Health secretary Matt Hancock said the National Health Service is looking for people in good health to help with shopping and medicine delivery for approximately 1.5 million who are “shielding” and are recommended to stay at home for 12 weeks due to serious underlying health conditions.
9,000 Americans returned home amid coronavirus pandemic
More than 9,000 Americans from 28 countries have returned to the United States as more countries impose travel bans and close their borders amid the growing coronavirus pandemic, the U.S. State Department said Tuesday.
The U.S. is "rising to meet the historic challenge posed by the COVID-19 pandemic," working to bring home citizens from every corner of the globe, a department spokesperson said in a statement, adding that thousands more Americans will be brought home in the coming days.
The department has never undertaken an evacuation operation of such geographic breadth, scale, and complexity, the statement said.
Companies seek epidemic insurance as coronavirus affects events
The 2020 Tokyo Olympics were postponed Tuesday, making the games the biggest global event to be affected by the coronavirus pandemic.

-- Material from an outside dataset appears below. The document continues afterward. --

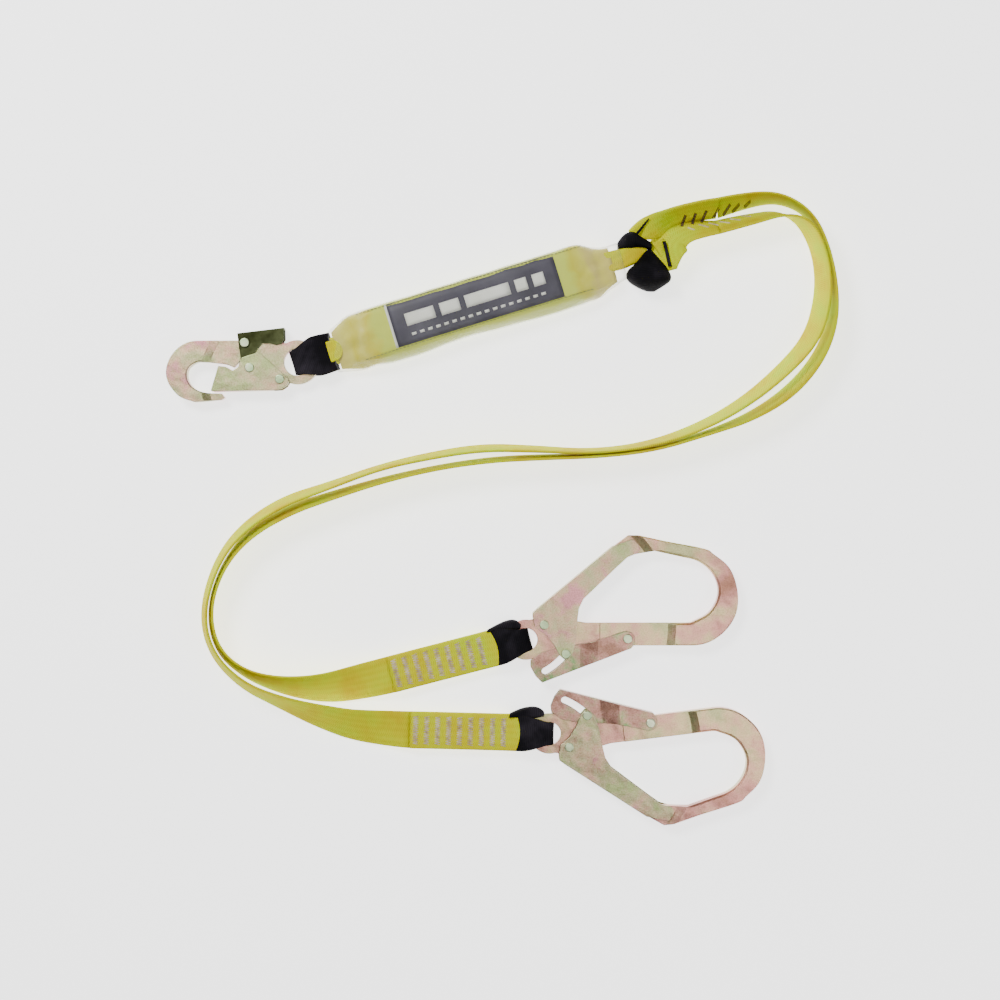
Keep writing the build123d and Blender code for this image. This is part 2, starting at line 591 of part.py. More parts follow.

As the disease continues to spread, many companies and organizations have had to cancel or postpone major events around the world. That has led to increased interest in epidemic insurance.
"We definitely do see rising demand in the wake of the coronavirus outbreak," said Axel Rakette, a spokesperson for insurer Munich Re. "But it's not a common product — yet."
Events typically are protected by insurance policies in the event of cancellations. But most standard policies don't cover cancellations caused by communicable diseases and outbreaks. Insurers offer restricted coverage for epidemics or pandemics as a buy-back, which means a higher premium, so most companies don't opt to purchase it.